**What to work on:** Copy out all the entries exactly.

**Data to process:**
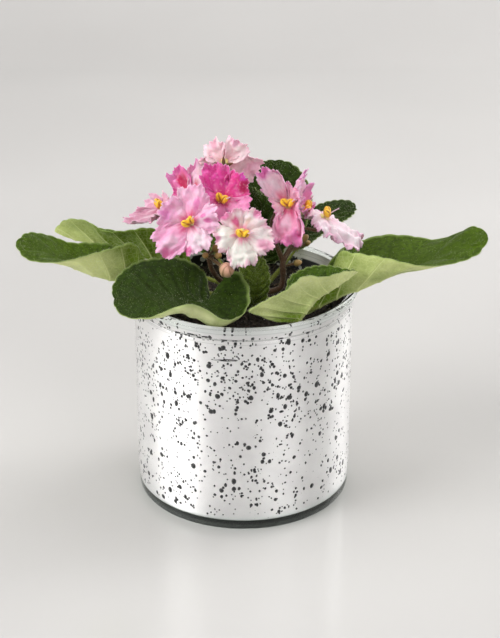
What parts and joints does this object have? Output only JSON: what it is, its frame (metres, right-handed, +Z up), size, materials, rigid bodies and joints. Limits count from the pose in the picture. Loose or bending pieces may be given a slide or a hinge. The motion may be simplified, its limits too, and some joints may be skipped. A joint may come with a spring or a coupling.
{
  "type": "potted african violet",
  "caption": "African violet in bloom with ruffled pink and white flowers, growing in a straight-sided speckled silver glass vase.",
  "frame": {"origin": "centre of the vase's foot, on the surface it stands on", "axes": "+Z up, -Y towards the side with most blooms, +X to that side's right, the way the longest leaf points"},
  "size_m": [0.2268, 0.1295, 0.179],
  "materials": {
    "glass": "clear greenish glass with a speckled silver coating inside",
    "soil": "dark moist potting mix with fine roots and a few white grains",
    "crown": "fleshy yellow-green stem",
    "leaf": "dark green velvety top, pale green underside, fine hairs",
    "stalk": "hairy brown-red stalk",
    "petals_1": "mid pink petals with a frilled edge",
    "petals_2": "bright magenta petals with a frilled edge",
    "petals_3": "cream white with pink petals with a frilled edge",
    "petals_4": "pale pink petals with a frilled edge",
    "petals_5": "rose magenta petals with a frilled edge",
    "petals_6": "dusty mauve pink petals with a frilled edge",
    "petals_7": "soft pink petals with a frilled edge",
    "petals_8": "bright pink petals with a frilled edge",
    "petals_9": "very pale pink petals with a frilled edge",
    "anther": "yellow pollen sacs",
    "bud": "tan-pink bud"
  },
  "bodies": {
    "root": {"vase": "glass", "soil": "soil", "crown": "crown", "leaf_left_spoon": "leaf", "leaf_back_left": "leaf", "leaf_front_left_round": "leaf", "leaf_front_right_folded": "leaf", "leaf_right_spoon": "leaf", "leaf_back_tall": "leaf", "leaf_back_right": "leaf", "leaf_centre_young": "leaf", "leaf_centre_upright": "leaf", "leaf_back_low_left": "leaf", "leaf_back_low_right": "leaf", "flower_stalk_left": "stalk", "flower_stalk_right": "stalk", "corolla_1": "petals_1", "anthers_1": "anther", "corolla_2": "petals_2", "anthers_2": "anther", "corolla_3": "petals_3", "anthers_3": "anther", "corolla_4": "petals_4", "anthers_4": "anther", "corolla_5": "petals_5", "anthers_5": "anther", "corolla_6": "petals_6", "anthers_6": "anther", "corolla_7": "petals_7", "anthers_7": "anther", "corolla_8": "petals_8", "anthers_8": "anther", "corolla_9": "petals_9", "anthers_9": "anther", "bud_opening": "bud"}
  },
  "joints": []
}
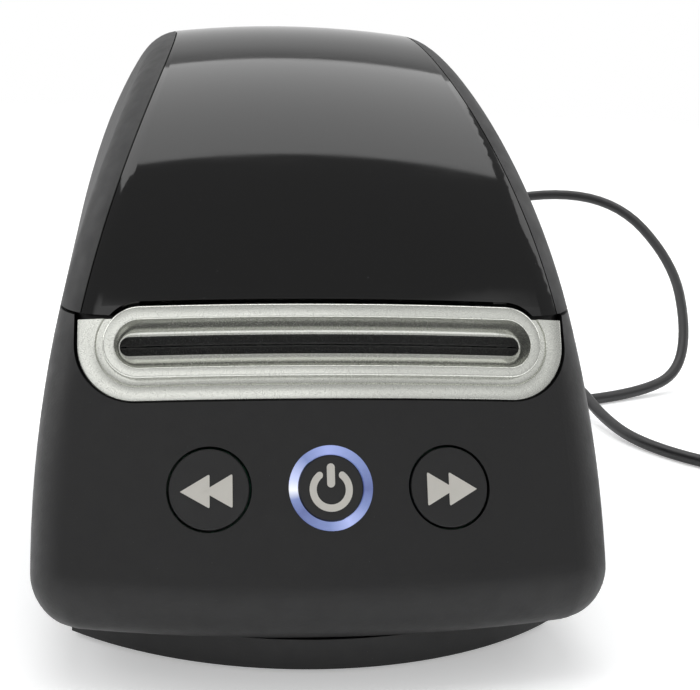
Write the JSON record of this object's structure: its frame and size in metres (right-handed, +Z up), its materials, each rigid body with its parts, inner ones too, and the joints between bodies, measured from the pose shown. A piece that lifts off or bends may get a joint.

**Written reply:**
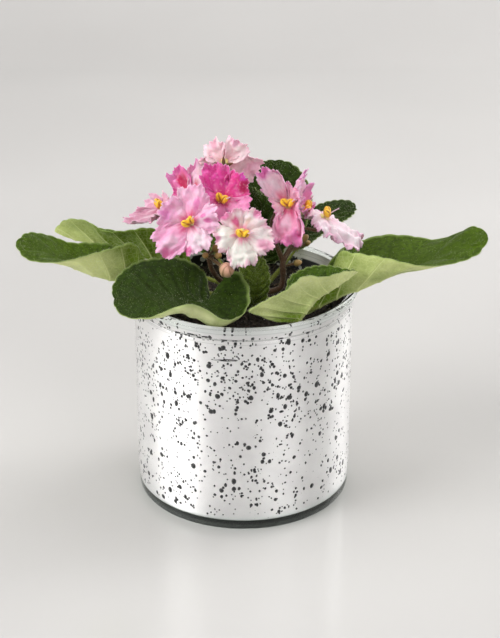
What parts and joints does this object have? Output only JSON: what it is, its frame (metres, right-handed, +Z up), size, materials, rigid bodies and joints. Limits count from the pose in the picture. Loose or bending pieces may be given a slide or a hinge. The motion may be simplified, its limits too, and some joints may be skipped. A joint may come with a spring or a coupling.
{
  "type": "potted african violet",
  "caption": "African violet in bloom with ruffled pink and white flowers, growing in a straight-sided speckled silver glass vase.",
  "frame": {"origin": "centre of the vase's foot, on the surface it stands on", "axes": "+Z up, -Y towards the side with most blooms, +X to that side's right, the way the longest leaf points"},
  "size_m": [0.2268, 0.1295, 0.179],
  "materials": {
    "glass": "clear greenish glass with a speckled silver coating inside",
    "soil": "dark moist potting mix with fine roots and a few white grains",
    "crown": "fleshy yellow-green stem",
    "leaf": "dark green velvety top, pale green underside, fine hairs",
    "stalk": "hairy brown-red stalk",
    "petals_1": "mid pink petals with a frilled edge",
    "petals_2": "bright magenta petals with a frilled edge",
    "petals_3": "cream white with pink petals with a frilled edge",
    "petals_4": "pale pink petals with a frilled edge",
    "petals_5": "rose magenta petals with a frilled edge",
    "petals_6": "dusty mauve pink petals with a frilled edge",
    "petals_7": "soft pink petals with a frilled edge",
    "petals_8": "bright pink petals with a frilled edge",
    "petals_9": "very pale pink petals with a frilled edge",
    "anther": "yellow pollen sacs",
    "bud": "tan-pink bud"
  },
  "bodies": {
    "root": {"vase": "glass", "soil": "soil", "crown": "crown", "leaf_left_spoon": "leaf", "leaf_back_left": "leaf", "leaf_front_left_round": "leaf", "leaf_front_right_folded": "leaf", "leaf_right_spoon": "leaf", "leaf_back_tall": "leaf", "leaf_back_right": "leaf", "leaf_centre_young": "leaf", "leaf_centre_upright": "leaf", "leaf_back_low_left": "leaf", "leaf_back_low_right": "leaf", "flower_stalk_left": "stalk", "flower_stalk_right": "stalk", "corolla_1": "petals_1", "anthers_1": "anther", "corolla_2": "petals_2", "anthers_2": "anther", "corolla_3": "petals_3", "anthers_3": "anther", "corolla_4": "petals_4", "anthers_4": "anther", "corolla_5": "petals_5", "anthers_5": "anther", "corolla_6": "petals_6", "anthers_6": "anther", "corolla_7": "petals_7", "anthers_7": "anther", "corolla_8": "petals_8", "anthers_8": "anther", "corolla_9": "petals_9", "anthers_9": "anther", "bud_opening": "bud"}
  },
  "joints": []
}
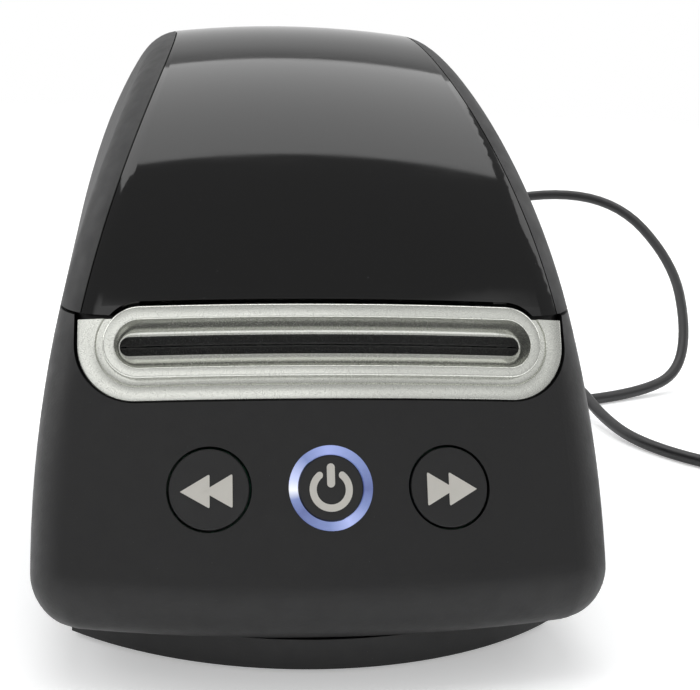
Write the JSON record of this object's structure: its frame and size in metres (right-handed, +Z up), its materials, each rigid body with its parts, inner ones too, and the joints between bodies, measured from the pose shown. A piece that lifts off or bends may get a joint.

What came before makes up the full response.